Am 4. Mai 1945 beginnt Asger Jorn auf einem Duplikator, einer kleinen Druckmaschine, ein Flugblatt zur Feier des Endes der Naziherrschaft zu drucken. Als Teil des dänischen Widerstands hatte er in seiner kleinen Wohnung in der Rådmandsgade die verbotene Zeitung „Land og Volk“ produziert. Sechs Jahre hatte er Dänemark nicht verlassen können. Auch als er im Spätsommer 1945 die Fähre nach Schweden nimmt, weiß keiner seiner Freunde, was das eigentliche Ziel seiner Reise ist. Jorn hat keine gültigen Papiere, will aber unbedingt nach Oslo. Dort war im Juli mit großem Aufwand eine Edvard-Munch-Ausstellung eröffnet worden, 300 Bilder, das fulminante Spätwerk - so viel war noch nie gezeigt worden. Jorn will das unbedingt gleich sehen und tatsächlich bekommt er hier einen entscheidenden Impuls für die Methode, die er bald „neuen Realismus“ nennen wird. Diese Methode - und das ist nur scheinbar ein Widerspruch - beruht auf einer radikal freien Bildsprache, auf einer „Malerei direkt aus der Materie“. Die Farbe dient nicht mehr der Zeichnung, füllt keine vorgewusste Form. „Servant“ wird „Master“. Es dauert noch einige Zeit, bis Jorn diese Erkenntnisse auch in seinen malerischen Formulierungen so restlos umsetzen kann, dass er zufrieden ist.

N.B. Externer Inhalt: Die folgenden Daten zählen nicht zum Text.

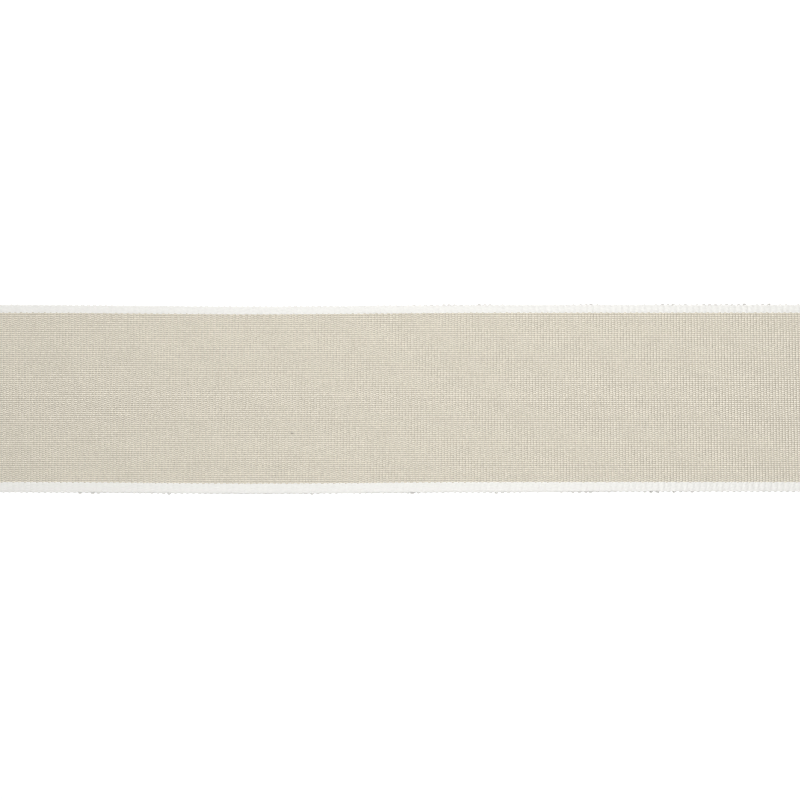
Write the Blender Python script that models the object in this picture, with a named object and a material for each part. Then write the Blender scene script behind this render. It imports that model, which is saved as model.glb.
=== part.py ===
"""A cut length of woven tape trim, lying flat with its face side up.

The tape is woven in one piece: an oatmeal field of fine crosswise ribs, one for each weft pick,
between two narrow white edges. The weft turns back at each edge on every second pick, so the
edges' ribs are two picks apart. Metres, +Z up, +X along the tape.
The origin is the middle of the flat underside's box.
"""

import math

import bmesh
import bpy
from mathutils import Vector

# The weave along the tape
PICK_PITCH = 0.001012       # one weft pick, and so one rib of the field
PICKS = 288                 # picks in the cut length, an even number
LENGTH = PICKS * PICK_PITCH

# The tape's width, from the white edge at +Y to the white edge at -Y
WIDTH = 0.0639
EDGE_WIDTH = {+1: 0.0027, -1: 0.00325}
FIELD_RIM = 0.0004          # the field rises from the groove beside each edge over this distance

# Heights above the surface that the tape lies on
FIELD_THICK = 0.00105       # over a rib of the field
FIELD_RIB = 0.00020         # depth of the furrow between two ribs
GROOVE_HEIGHT = 0.00084     # where the field meets a white edge
EDGE_THICK = 0.00108        # over a rib of the white edge
EDGE_RIB = 0.00010          # depth of the furrow between two of its ribs
LOOP_REACH = 0.00018        # how far a turn of the weft stands out past the furrow beside it

# The white edge's section, as shares of its width and of its height: level between a rounded outer
# side and the slope down to the groove
SIDE_RISE = 0.33
SHOULDER_INSET = 0.07
SHOULDER_RISE = 0.80
LEVEL_FROM = 0.22
LEVEL_TO = 0.90
FOOT_INSET = 0.00012

# How the length lies: a slight bend in its plane, and picks that lean more towards +X
BEND_DEPTH = 0.00055
BEND_MIDDLE = -0.048
BEND_REACH = 0.049
LEAN_MIDDLE = 0.013
LEAN_PER_METRE = 0.060

# The colours of the two yarns, as linear values, and their roughness
OATMEAL = (0.62, 0.57, 0.47, 1.0)
WHITE = (0.86, 0.85, 0.81, 1.0)
YARN_ROUGHNESS = 0.9
MATERIALS = {"oatmeal rib weave": OATMEAL, "white woven edge": WHITE}
FIELD_FACE, EDGE_FACE = 0, 1


def remove_scene_objects():
    for obj in list(bpy.data.objects):
        bpy.data.objects.remove(obj, do_unlink=True)


def yarn_material(name, colour):
    """A dull cloth finish in one yarn's colour."""
    material = bpy.data.materials.new(name)
    material.use_nodes = True
    shader = material.node_tree.nodes["Principled BSDF"]
    shader.inputs["Base Color"].default_value = colour
    shader.inputs["Roughness"].default_value = YARN_ROUGHNESS
    shader.inputs["Metallic"].default_value = 0.0
    return material


def on_tape(picks, across, height):
    """The place of a point that is so many picks from the left end, and so far from the centre line."""
    along = picks * PICK_PITCH - LENGTH / 2
    lean = LEAN_MIDDLE + LEAN_PER_METRE * along
    bend = -BEND_DEPTH * math.exp(-((along - BEND_MIDDLE) / BEND_REACH) ** 2)
    return (along - lean * across, across + bend, height)


def edge_section(side, pick):
    """Half a cross-section at the line before a pick: from the foot of a white edge in to the groove."""
    on_rib = pick % 2 == (1 if side > 0 else 0)
    furrow = 0.0 if on_rib else EDGE_RIB
    reach = WIDTH / 2 - (0.0 if on_rib else LOOP_REACH)
    inset = EDGE_WIDTH[side]
    crown = EDGE_THICK - furrow
    profile = (
        (WIDTH / 2 - FOOT_INSET, 0.0),
        (reach, SIDE_RISE * EDGE_THICK),
        (WIDTH / 2 - SHOULDER_INSET * inset, SHOULDER_RISE * crown),
        (WIDTH / 2 - LEVEL_FROM * inset, crown),
        (WIDTH / 2 - LEVEL_TO * inset, crown),
        (WIDTH / 2 - inset, GROOVE_HEIGHT),
    )
    return [on_tape(pick, side * across, height) for across, height in profile]


def field_rim(side, half_pick):
    """The field's surface beside a groove: an odd half pick is on a rib, an even one is in a furrow."""
    height = FIELD_THICK if half_pick % 2 else FIELD_THICK - FIELD_RIB
    across = side * (WIDTH / 2 - EDGE_WIDTH[side] - FIELD_RIM)
    return on_tape(half_pick / 2, across, height)


def add_face(bm, corners, side, kind):
    """A face whose corners are given in the order that points it out on the +Y half."""
    face = bm.faces.new(corners if side > 0 else corners[::-1])
    face.material_index = kind
    return face


def tape_mesh():
    bm = bmesh.new()
    edges = {
        side: [[bm.verts.new(point) for point in edge_section(side, pick)] for pick in range(PICKS + 1)]
        for side in (+1, -1)
    }
    rims = {
        side: [bm.verts.new(field_rim(side, half)) for half in range(2 * PICKS + 1)]
        for side in (+1, -1)
    }

    for side in (+1, -1):
        for pick in range(PICKS):
            here, there = edges[side][pick], edges[side][pick + 1]
            for row in range(len(here) - 1):
                add_face(bm, [here[row], here[row + 1], there[row + 1], there[row]], side, EDGE_FACE)
            first, rib, last = rims[side][2 * pick: 2 * pick + 3]
            add_face(bm, [here[-1], first, rib], side, FIELD_FACE)
            add_face(bm, [here[-1], rib, there[-1]], side, FIELD_FACE)
            add_face(bm, [there[-1], rib, last], side, FIELD_FACE)

    for half in range(2 * PICKS):
        corners = [rims[+1][half], rims[-1][half], rims[-1][half + 1], rims[+1][half + 1]]
        add_face(bm, corners, +1, FIELD_FACE)
    for pick in range(PICKS):
        corners = ((-1, pick), (+1, pick), (+1, pick + 1), (-1, pick + 1))
        feet = [edges[side][place][0] for side, place in corners]
        add_face(bm, feet, +1, FIELD_FACE)
    for end, side in ((0, -1), (PICKS, +1)):
        section = edges[+1][end] + [rims[+1][2 * end], rims[-1][2 * end]] + edges[-1][end][::-1]
        add_face(bm, section, side, FIELD_FACE)

    along = [vert.co.x for vert in bm.verts]
    across = [vert.co.y for vert in bm.verts]
    middle = Vector(((min(along) + max(along)) / 2, (min(across) + max(across)) / 2, 0.0))
    bmesh.ops.translate(bm, verts=bm.verts, vec=-middle)
    mesh = bpy.data.meshes.new("tape")
    bm.to_mesh(mesh)
    bm.free()
    return mesh


def build_tape():
    mesh = tape_mesh()
    for name, colour in MATERIALS.items():
        mesh.materials.append(yarn_material(name, colour))
    mesh.shade_smooth()
    mesh.set_sharp_from_angle(angle=math.radians(50))
    tape = bpy.data.objects.new("tape", mesh)
    bpy.context.scene.collection.objects.link(tape)


remove_scene_objects()
build_tape()
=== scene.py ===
"""A cut length of woven tape trim: an oatmeal field of fine ribs between two narrow white edges.

Metres, +Z up, +X along the tape and +Y across it.
"""

import math

import bpy
import numpy as np
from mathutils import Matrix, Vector


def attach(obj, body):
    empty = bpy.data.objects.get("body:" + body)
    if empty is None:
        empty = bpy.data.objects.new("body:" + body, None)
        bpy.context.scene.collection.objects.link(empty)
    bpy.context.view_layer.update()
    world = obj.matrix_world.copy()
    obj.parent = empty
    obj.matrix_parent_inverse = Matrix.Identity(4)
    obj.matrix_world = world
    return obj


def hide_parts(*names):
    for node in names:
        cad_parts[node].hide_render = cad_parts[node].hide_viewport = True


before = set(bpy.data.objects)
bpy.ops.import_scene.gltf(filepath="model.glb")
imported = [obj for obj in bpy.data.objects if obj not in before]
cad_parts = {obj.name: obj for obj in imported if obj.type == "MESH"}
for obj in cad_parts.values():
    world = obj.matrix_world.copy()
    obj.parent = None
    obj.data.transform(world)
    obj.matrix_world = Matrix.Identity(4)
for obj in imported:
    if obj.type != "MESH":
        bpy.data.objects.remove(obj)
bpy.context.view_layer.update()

# How the tape lies
# The tape is one layer of ribbed weave, flat on the table and cut across at both ends. It lies with a
# slight bend in its plane, and its weft picks lean a little, more so towards +X. The white edge at -Y is
# slacker, and so wider, over most of the length.

PICK_PITCH = 0.001012
PICKS = 288
LENGTH = PICK_PITCH * PICKS
WIDTH = 0.0639
EDGE_WIDTH = {+1: 0.0027, -1: 0.00325}
BEND_DEPTH, BEND_MIDDLE, BEND_REACH = 0.00055, -0.048, 0.049
LEAN_MIDDLE, LEAN_PER_METRE = 0.013, 0.060
SLACK, SLACK_END, SLACK_FADE, SLACK_LIMIT = 0.00025, 0.065, 0.012, 1.2


def lay(picks, across, height):
    """Places so many picks from the left end, so far from the centre line and so high."""
    along = picks * PICK_PITCH - LENGTH / 2
    lean = LEAN_MIDDLE + LEAN_PER_METRE * along
    bend = BEND_DEPTH * (0.5 - np.exp(-((along - BEND_MIDDLE) / BEND_REACH) ** 2))
    into_edge = np.clip((-across - WIDTH / 2) / EDGE_WIDTH[-1] + 1, 0.0, SLACK_LIMIT)
    across = across - into_edge * SLACK / (1 + np.exp((along - SLACK_END) / SLACK_FADE))
    return np.stack(np.broadcast_arrays(along - lean * across, across + bend, height), axis=-1)


# The section across the tape
# The field is flat and drops into a narrow groove at each side. Past the groove each white edge is
# level over most of its width, then rounds over to the outer side and the foot.

FIELD_THICK, EDGE_THICK, GROOVE_HEIGHT = 0.00105, 0.00108, 0.00094
SIDE_HEIGHT, FOOT_INSET = 0.00035, 0.00012
LEVEL_FROM, LEVEL_TO = 0.18, 0.93
TURN_STAND = 0.00006
FIELD_RIM = 0.0004
ARC_STEPS = 12


def section_points():
    """The tape's outline over its face, from the foot at +Y to the foot at -Y."""
    quarter = np.linspace(0.0, math.pi / 2, ARC_STEPS)
    halves = []
    for side in (+1, -1):
        reach, width = WIDTH / 2 - TURN_STAND, EDGE_WIDTH[side] - TURN_STAND
        under = np.stack([reach - FOOT_INSET * (1 - np.sin(quarter)), SIDE_HEIGHT * (1 - np.cos(quarter))], 1)
        over = np.stack([reach - LEVEL_FROM * width * (1 - np.cos(quarter)),
                         SIDE_HEIGHT + (EDGE_THICK - SIDE_HEIGHT) * np.sin(quarter)], 1)
        inner = np.stack([reach - LEVEL_TO * width - (1 - LEVEL_TO) * width * np.sin(quarter),
                          GROOVE_HEIGHT + (EDGE_THICK - GROOVE_HEIGHT) * np.cos(quarter)], 1)
        rim = np.stack([reach - width - FIELD_RIM * (1 - np.cos(quarter)),
                        GROOVE_HEIGHT + (FIELD_THICK - GROOVE_HEIGHT) * np.sin(quarter)], 1)
        half = np.concatenate([under, over[1:], inner, rim[1:]])
        half[:, 0] *= side
        halves.append(half)
    return np.concatenate([halves[0], halves[1][::-1]])


outline = section_points()
outline_run = np.concatenate([[0.0], np.cumsum(np.linalg.norm(np.diff(outline, axis=0), axis=1))])


def on_section(run):
    """A place on the outline, and the direction out of it, at each distance along it from the +Y foot."""
    step = 0.00005
    place = np.stack([np.interp(run, outline_run, outline[:, k]) for k in (0, 1)], -1)
    ahead = np.stack([np.interp(run + step, outline_run, outline[:, k]) for k in (0, 1)], -1)
    behind = np.stack([np.interp(run - step, outline_run, outline[:, k]) for k in (0, 1)], -1)
    tangent = ahead - behind
    tangent /= np.linalg.norm(tangent, axis=-1, keepdims=True)
    return place, np.stack([tangent[..., 1], -tangent[..., 0]], -1)


def run_at(across):
    """The distance along the outline to where its face crosses a given distance from the centre line."""
    face = outline[:, 1] > SIDE_HEIGHT
    order = np.argsort(outline[face, 0])
    return float(np.interp(across, outline[face, 0][order], outline_run[face][order]))


field_start = run_at(WIDTH / 2 - EDGE_WIDTH[+1])
field_end = run_at(-(WIDTH / 2 - EDGE_WIDTH[-1]))

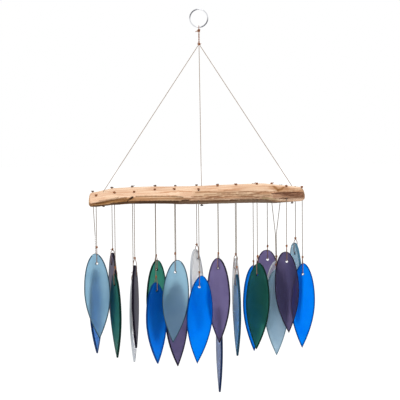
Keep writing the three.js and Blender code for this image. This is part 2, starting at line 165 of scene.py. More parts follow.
strength = add(tree, "MapRange", {0: seen_directly(tree), 3: AMBIENT, 4: 1.0})
white = add(tree, "Background", {"Color": (1, 1, 1, 1), "Strength": strength.outputs[0]})
add(tree, "OutputWorld", {"Surface": white.outputs[0]})
print("world strength", AMBIENT, "as a lamp, 1 where it is seen")

# %% [markdown]
# ## The floor
# A pale floor lies well below the lowest leaf and catches the chime's soft shadow. It has a
# little light of its own for rays that look straight at it, so that it is as white as the room
# where no shadow falls.

# %% Make the floor
FLOOR_Z = -950 * MM
FLOOR_SIZE = 30.0  # metres, so that its edges stay out of the picture
FLOOR_LIFT = 0.14  # light added where the floor is looked at


def to_object(name, bm):
    """An object in the scene with the shape of a bmesh."""
    mesh = bpy.data.meshes.new(name)
    bm.to_mesh(mesh)
    bm.free()
    return put_in_scene(name, mesh)


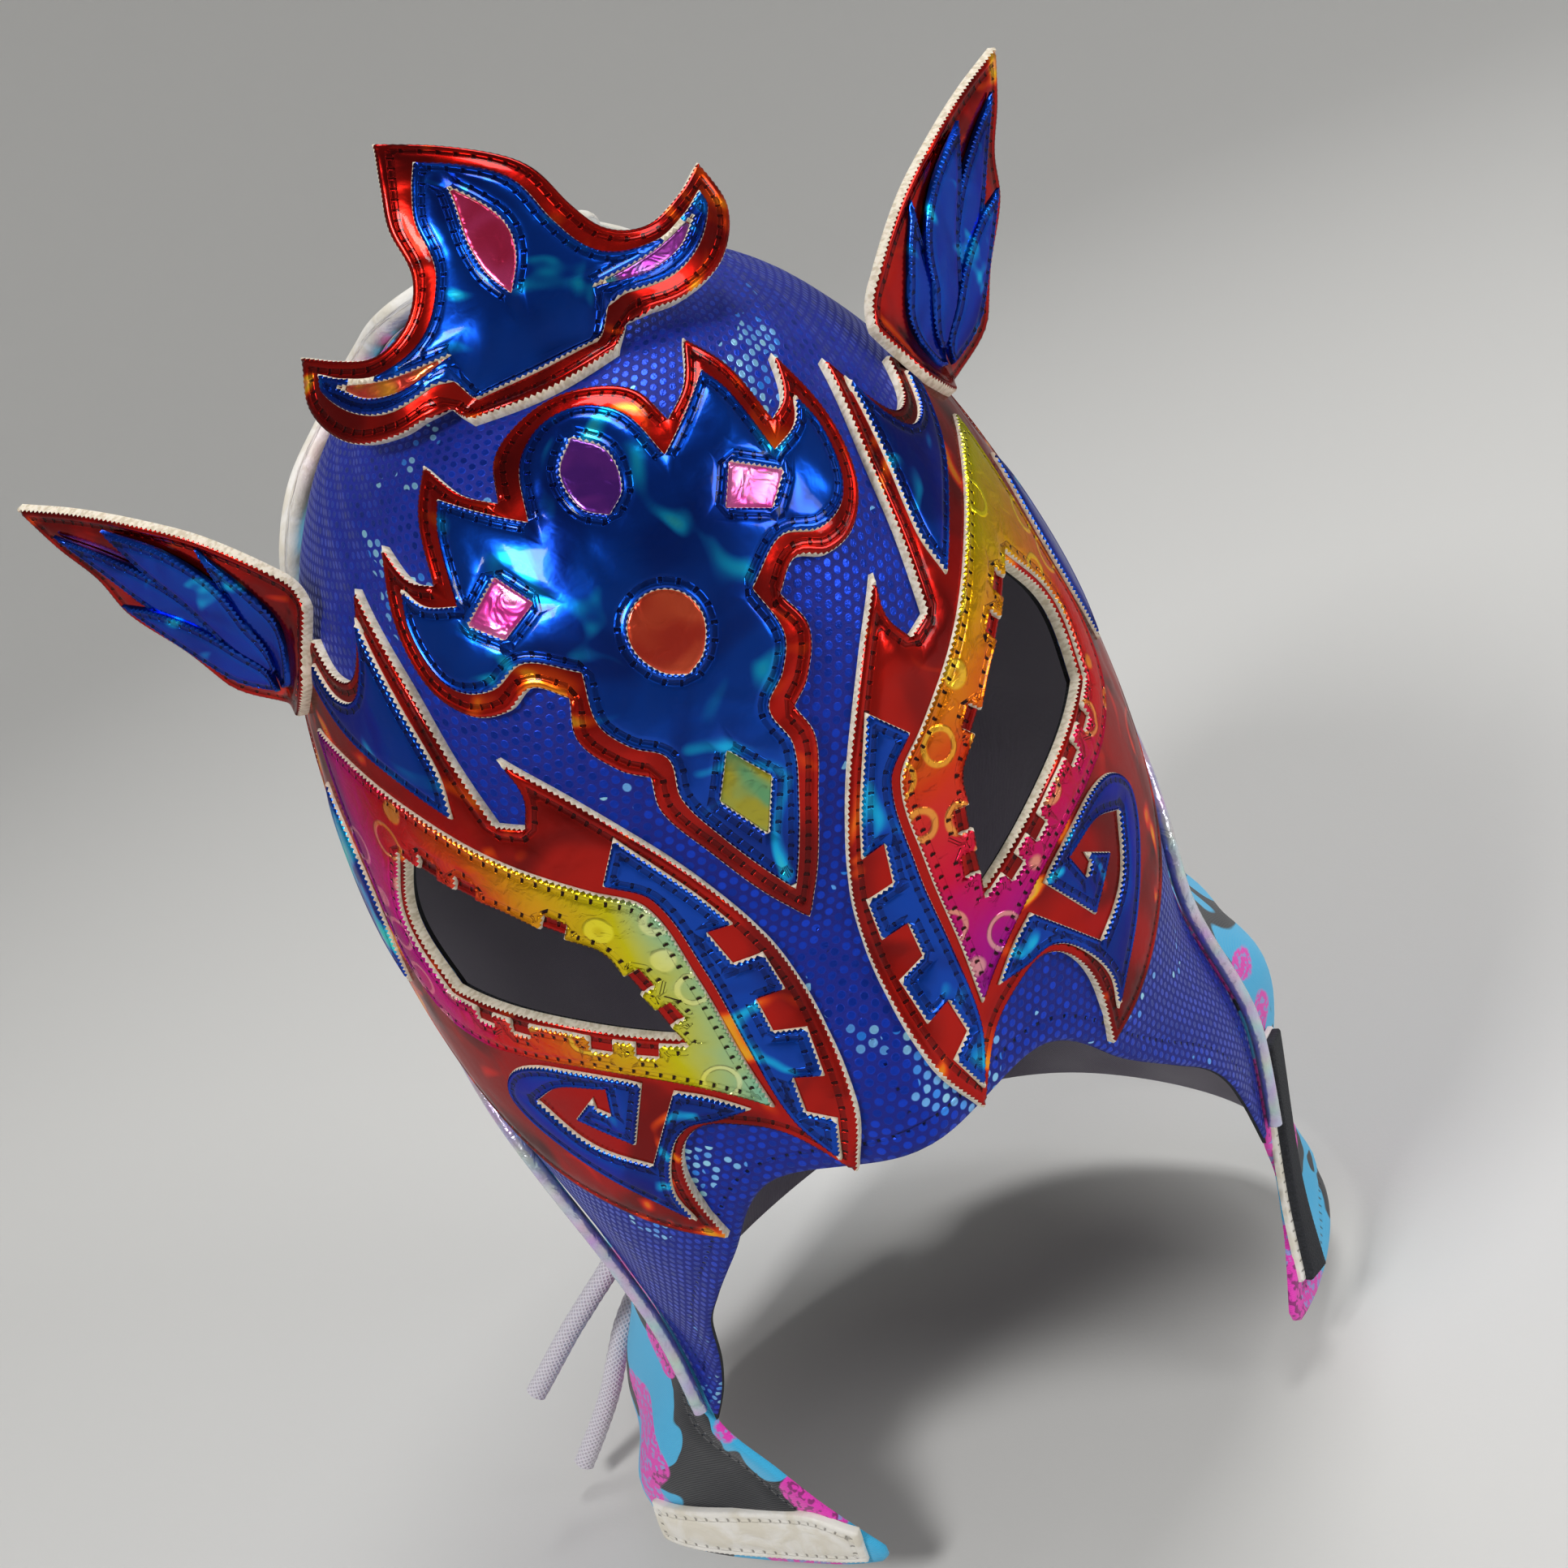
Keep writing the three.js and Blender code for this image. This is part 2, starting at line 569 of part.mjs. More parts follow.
// Eye surrounds: red base from nose to temple, with the foil pieces that lie on it.
const SURROUND = [
  [11, 216], [6.5, 203], [5.5, 186], [7.5, 170], [11.5, 158], [18, 145], [27, 132], [36, 122],
  [34.5, 129], [37, 134.5], [42.5, 133], [45, 122], [48, 107], [54, 90], [58, 99], [64, 105.5],
  [72, 105.5], [80, 100], [88, 104], [104, 106], [116, 108], [119.5, 125], [118, 145], [112, 166],
  [104, 185], [96, 199], [84, 210], [66, 220.5], [52, 227], [42, 230], [43.5, 217], [41, 207],
  [35, 201.5], [27, 203], [19, 207],
];
const TEMPLE_HOLE = [[108, 118], [112, 120], [113, 126], [110, 130], [106.5, 126], [106, 121]];
const EYE_BAND = [
  [89, 116.5], [76, 120.5], [61, 128], [46, 138], [31, 148], [23.5, 154], [21.5, 170], [20.5, 188],
  [19, 200], [26.5, 194.8], [34, 190], [41, 186.3], [50, 182.6], [61, 180], [73, 177.5], [84, 171.5],
  [89, 160], [88, 144],
];
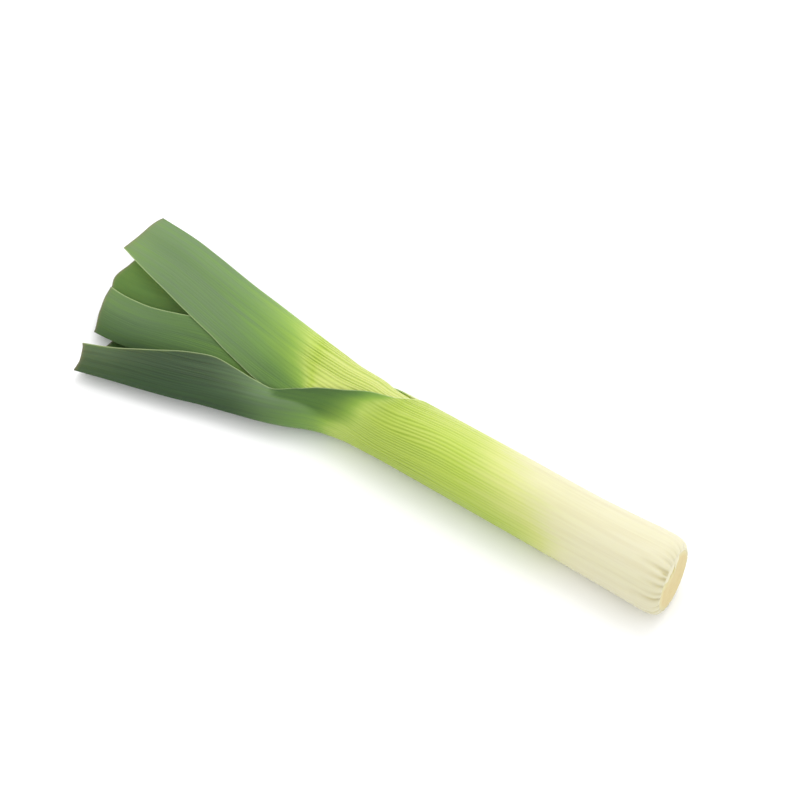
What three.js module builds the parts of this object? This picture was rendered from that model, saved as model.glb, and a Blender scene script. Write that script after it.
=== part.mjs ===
import * as THREE from "three";

// A trimmed leek lying on its side, in millimetres, +Z up.
// The root end points to +X and the cut leaf ends to -X.
// Every leaf is a closed sheath in the shank and a keeled blade beyond its throat.
// "station" is the distance from the cut root face, measured along the shank.
// Leaves are laid out in fan space (station, rank, side) and then bent to the lying pose.

// ---- shank ----
// Each table holds [station, value] pairs, joined by a smooth monotone curve.
const SHANK_RADIUS = [
  [1.6, 18.6],
  [3.4, 20.8],
  [6, 22.0],
  [10, 22.5],
  [16, 22.4],
  [30, 21.8],
  [60, 21.0],
  [110, 20.8],
  [176, 20.4],
];
const BLADE_BEND_RADIUS = [
  [176, 20.4],
  [200, 17.0],
  [215, 14.5],
  [236, 12.0],
  [260, 10.0],
  [290, 8.2],
  [325, 6.8],
  [378, 5.4],
];
const LEAF_STEP = [
  [0, 2.6],
  [176, 2.6],
  [200, 2.3],
  [215, 2.0],
  [236, 1.65],
  [260, 1.4],
  [290, 1.15],
  [378, 1.1],
];
const BLADE_AXIS_HEIGHT = [
  [176, 19.9],
  [236, 18.5],
  [290, 17.0],
  [378, 13.6],
];
const SHANK_END = 176;
const ROOT_AXIS_STATION = 16;
const RESTING_FLAT_DEPTH = 0.5;
const FAN_TILT = THREE.MathUtils.degToRad(22);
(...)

Im Herbst, zurück in Dänemark, will Jorn schnell handeln, das Gesehene und Erkannte unmittelbar prüfen und umsetzen. Er greift zurück auf seine älteren Bilder, überarbeitet, aktualisiert und modifiziert sie. Material ist knapp, Farbe ist teuer und so ist es kein Wunder, dass Jorn sich die „grüne Seite“ noch einmal vornimmt, die noch vor seinem Programmbild „Guganaga“ im Frühsommer 1945 entstanden war und eng mit der „Pferdeherde“ verbunden ist. Der Himmel wird jetzt violett aufgeladen. Das ist Munchs „wandernde Linie“. Es kommt Bewegung in die Szenerie und zu guter Letzt schreibt er ANIMAUX ANIMÉ in Großbuchstaben ins Bild. Die Farbe der Wahl: Chromoxidgrün feurig. „Beseelte Tiere“ - „Tiere in Bewegung“, schon das Wortspiel ein Rätsel. Eine Beschwörungsformel, ein Programm - sogar in eine andere Sprache gewendet, Übersetzungsfreiheit inklusive. Denn das Denken, der Blick kann gar nicht anders als international sein. Dass die „Tiere“ als Stellvertreter der Menschen seine Bildwelten bewohnen, hatte Jorn seit seiner ersten Pariser Zeit, die abrupt 1939 durch den drohenden Kriegsbeginn beendet wurde, durchgespielt. Jetzt sollen sie nicht nur Träger der Handlung sein, sondern selbst „bewegte Beweger“ werden. Wie wichtig dieses bald beidseitig bemalte Kunstwerk - ohne Wertung einer Vorder- und einer Rückseite - im Schaffen von Jorn wird, zeigt sich erst in der Rückschau. Es folgt Bild auf Bild, wirkt fast wie ein Film, treibt sich selbst voran. 1948 gründet Jorn bekanntermaßen mit Constant, Appel und Dotremont die „Internationale der Experimentellen Künstler“ in Paris. Als Gruppe "CoBrA" wird sie in die Kunstgeschichte eingehen und maßgeblich gegen die Pariser Künstler - die Hasardeure der Innendekoration - der späten 1940er Jahre Opposition beziehen.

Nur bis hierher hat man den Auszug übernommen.